Across the data below, how many lines hold "joints"? Answer with that number and nothing else.
## START
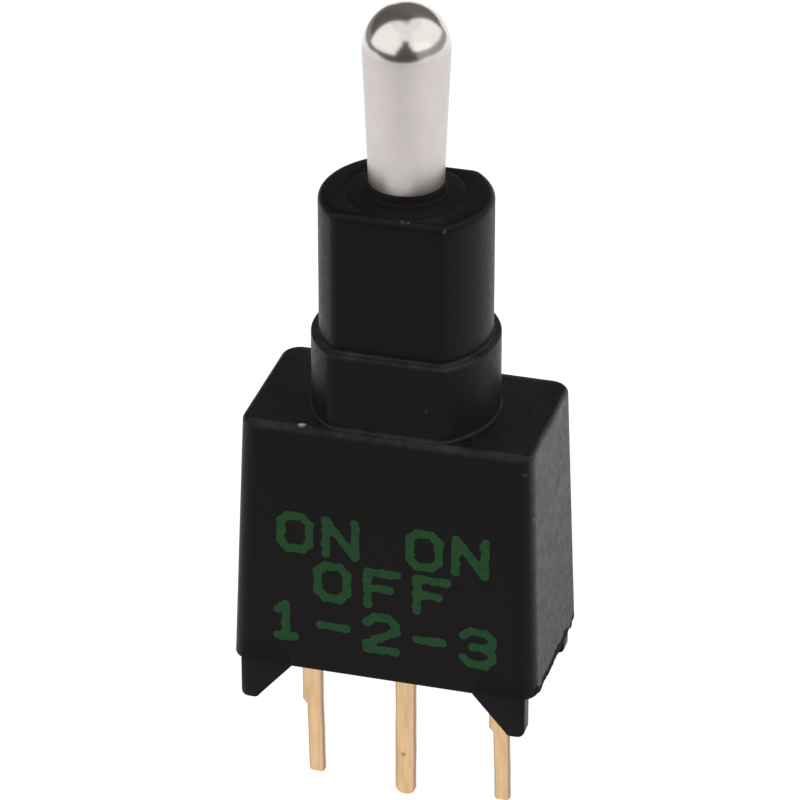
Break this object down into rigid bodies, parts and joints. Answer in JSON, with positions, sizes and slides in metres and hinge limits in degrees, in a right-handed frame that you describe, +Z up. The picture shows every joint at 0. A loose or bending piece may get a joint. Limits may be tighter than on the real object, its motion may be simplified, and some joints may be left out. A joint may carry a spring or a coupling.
{
  "type": "toggle switch",
  "caption": "Ultraminiature through-hole toggle switch with a tapered metal lever, a moulded double-D bushing and a row of gold pins.",
  "frame": {"origin": "middle of the terminal row on the board's surface, level with the tips of the four feet", "axes": "+Z up the lever, X along the terminal row with the steps of the end pins towards -X, -Y is the marked front"},
  "size_m": [0.008, 0.0048, 0.0229],
  "materials": {
    "housing": "black moulded glass-filled plastic",
    "base": "black moulded thermoset",
    "seal_resin": "poured epoxy",
    "terminal": "gold-plated brass",
    "contact": "gold-plated contact",
    "rocker": "gold-plated spring bronze",
    "lever": "satin nickel plate on brass, polished dome",
    "pin_steel": "ground steel",
    "seal_rubber": "nitrile rubber",
    "plunger": "natural nylon",
    "spring_steel": "spring wire"
  },
  "bodies": {
    "housing": {"housing": "housing", "base": "base", "terminal_seal": "seal_resin", "terminal_left": "terminal", "terminal_common": "terminal", "terminal_right": "terminal", "contact_left": "contact", "contact_right": "contact"},
    "lever": {"lever": "lever", "pivot_pin": "pin_steel", "lever_seal": "seal_rubber", "plunger_spring": "spring_steel"},
    "plunger": {"plunger": "plunger"},
    "rocker": {"rocker": "rocker", "rocker_contact_left": "contact", "rocker_contact_right": "contact"}
  },
  "joints": [
    {"name": "lever_tilt", "type": "hinge", "parent": "housing", "child": "lever", "pos_m": [0, 0, 0.01197], "axis": [0, 1, 0], "range_deg": [-12, 12]},
    {"name": "plunger_slide", "type": "slide", "parent": "lever", "child": "plunger", "axis": [0, 0, 1], "range_m": [0, 0.0003], "stiffness_N_per_m": 300, "springref_m": -0.0015, "deforming": ["plunger_spring"]},
    {"name": "rocker_tilt", "type": "hinge", "parent": "housing", "child": "rocker", "pos_m": [0, 0, 0.00505], "axis": [0, 1, 0], "range_deg": [-6.5, 6.5]}
  ],
  "couplings": [
    {"joint": "rocker_tilt", "follows": "lever_tilt", "ratio": -0.5416}
  ]
}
## END
* _TASK OUTPUT_: 2